▶ _What needs to be done_
Return only the stretch of the material below that begins with the line containing "back_assembly()" and ends with the line containing "cad_parts[node].hide_render = cad_parts[node].hide_viewport", exactly; both of those lines belong to it.

--- start Material ---

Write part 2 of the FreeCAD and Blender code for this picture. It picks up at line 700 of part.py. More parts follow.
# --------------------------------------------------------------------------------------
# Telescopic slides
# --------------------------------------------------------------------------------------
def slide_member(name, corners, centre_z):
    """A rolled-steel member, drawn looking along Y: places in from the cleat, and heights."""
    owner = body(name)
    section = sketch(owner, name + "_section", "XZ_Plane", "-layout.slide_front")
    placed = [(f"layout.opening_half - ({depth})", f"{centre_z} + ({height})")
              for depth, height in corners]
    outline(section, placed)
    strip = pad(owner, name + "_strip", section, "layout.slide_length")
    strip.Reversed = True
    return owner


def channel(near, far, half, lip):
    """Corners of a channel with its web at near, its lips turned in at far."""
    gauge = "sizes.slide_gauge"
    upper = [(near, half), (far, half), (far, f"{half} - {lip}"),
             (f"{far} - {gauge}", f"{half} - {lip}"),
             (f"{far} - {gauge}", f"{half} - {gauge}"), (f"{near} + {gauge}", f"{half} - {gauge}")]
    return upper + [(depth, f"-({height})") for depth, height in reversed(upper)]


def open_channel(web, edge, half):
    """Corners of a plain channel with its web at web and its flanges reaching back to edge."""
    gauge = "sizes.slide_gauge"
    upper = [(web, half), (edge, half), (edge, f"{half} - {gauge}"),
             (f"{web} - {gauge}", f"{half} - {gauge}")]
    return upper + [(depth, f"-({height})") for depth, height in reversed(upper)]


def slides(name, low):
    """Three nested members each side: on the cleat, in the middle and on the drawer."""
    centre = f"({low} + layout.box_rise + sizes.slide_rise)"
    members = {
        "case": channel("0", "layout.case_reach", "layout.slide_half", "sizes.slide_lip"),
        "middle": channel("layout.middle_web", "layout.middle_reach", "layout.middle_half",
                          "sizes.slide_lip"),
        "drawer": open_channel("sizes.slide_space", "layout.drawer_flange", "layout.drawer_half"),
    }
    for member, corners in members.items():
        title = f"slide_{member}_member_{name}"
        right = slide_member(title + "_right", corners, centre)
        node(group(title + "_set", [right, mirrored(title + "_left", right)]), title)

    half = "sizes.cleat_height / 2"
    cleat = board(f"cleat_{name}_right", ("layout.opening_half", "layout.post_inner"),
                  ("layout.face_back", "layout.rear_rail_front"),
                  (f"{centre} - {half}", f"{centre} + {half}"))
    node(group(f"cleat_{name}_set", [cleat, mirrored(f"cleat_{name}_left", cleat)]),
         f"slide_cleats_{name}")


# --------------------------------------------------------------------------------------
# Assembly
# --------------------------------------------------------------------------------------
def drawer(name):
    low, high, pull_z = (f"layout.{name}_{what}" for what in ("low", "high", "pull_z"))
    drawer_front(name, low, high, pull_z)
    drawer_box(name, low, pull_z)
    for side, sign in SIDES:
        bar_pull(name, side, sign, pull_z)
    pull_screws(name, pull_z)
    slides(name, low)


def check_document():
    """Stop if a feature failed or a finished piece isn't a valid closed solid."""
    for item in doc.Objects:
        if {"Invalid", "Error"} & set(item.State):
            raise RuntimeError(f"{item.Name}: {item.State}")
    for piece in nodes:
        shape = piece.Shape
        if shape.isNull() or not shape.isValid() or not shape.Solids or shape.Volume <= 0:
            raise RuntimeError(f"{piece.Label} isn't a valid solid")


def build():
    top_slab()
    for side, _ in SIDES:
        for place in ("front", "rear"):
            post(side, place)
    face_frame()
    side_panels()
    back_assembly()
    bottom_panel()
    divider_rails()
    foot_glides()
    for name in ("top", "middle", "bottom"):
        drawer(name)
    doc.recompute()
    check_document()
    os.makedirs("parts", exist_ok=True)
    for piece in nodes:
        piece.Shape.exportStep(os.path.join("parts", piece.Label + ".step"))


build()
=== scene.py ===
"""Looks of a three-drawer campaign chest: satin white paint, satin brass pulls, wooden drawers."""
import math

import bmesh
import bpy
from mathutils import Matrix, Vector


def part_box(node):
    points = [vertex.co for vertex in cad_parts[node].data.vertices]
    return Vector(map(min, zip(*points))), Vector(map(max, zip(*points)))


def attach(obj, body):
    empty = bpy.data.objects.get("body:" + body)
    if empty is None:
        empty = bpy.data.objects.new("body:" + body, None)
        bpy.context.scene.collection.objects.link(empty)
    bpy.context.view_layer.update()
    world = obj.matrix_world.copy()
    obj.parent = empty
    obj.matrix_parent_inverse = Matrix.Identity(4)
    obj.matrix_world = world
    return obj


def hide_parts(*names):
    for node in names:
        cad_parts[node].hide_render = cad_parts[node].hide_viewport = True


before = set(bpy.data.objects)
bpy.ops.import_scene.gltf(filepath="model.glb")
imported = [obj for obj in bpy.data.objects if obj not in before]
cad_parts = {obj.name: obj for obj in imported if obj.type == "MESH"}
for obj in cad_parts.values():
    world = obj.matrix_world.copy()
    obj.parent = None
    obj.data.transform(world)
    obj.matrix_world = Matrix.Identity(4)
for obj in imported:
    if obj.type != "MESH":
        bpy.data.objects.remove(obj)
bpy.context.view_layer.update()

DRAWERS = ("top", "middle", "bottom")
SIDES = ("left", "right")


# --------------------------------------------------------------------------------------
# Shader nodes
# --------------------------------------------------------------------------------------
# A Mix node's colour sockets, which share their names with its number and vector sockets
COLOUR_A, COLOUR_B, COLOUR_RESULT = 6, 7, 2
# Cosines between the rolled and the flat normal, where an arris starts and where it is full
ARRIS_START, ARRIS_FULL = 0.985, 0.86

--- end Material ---

▶ _Result of the exercise_
    back_assembly()
    bottom_panel()
    divider_rails()
    foot_glides()
    for name in ("top", "middle", "bottom"):
        drawer(name)
    doc.recompute()
    check_document()
    os.makedirs("parts", exist_ok=True)
    for piece in nodes:
        piece.Shape.exportStep(os.path.join("parts", piece.Label + ".step"))


build()
=== scene.py ===
"""Looks of a three-drawer campaign chest: satin white paint, satin brass pulls, wooden drawers."""
import math

import bmesh
import bpy
from mathutils import Matrix, Vector


def part_box(node):
    points = [vertex.co for vertex in cad_parts[node].data.vertices]
    return Vector(map(min, zip(*points))), Vector(map(max, zip(*points)))


def attach(obj, body):
    empty = bpy.data.objects.get("body:" + body)
    if empty is None:
        empty = bpy.data.objects.new("body:" + body, None)
        bpy.context.scene.collection.objects.link(empty)
    bpy.context.view_layer.update()
    world = obj.matrix_world.copy()
    obj.parent = empty
    obj.matrix_parent_inverse = Matrix.Identity(4)
    obj.matrix_world = world
    return obj


def hide_parts(*names):
    for node in names:
        cad_parts[node].hide_render = cad_parts[node].hide_viewport = True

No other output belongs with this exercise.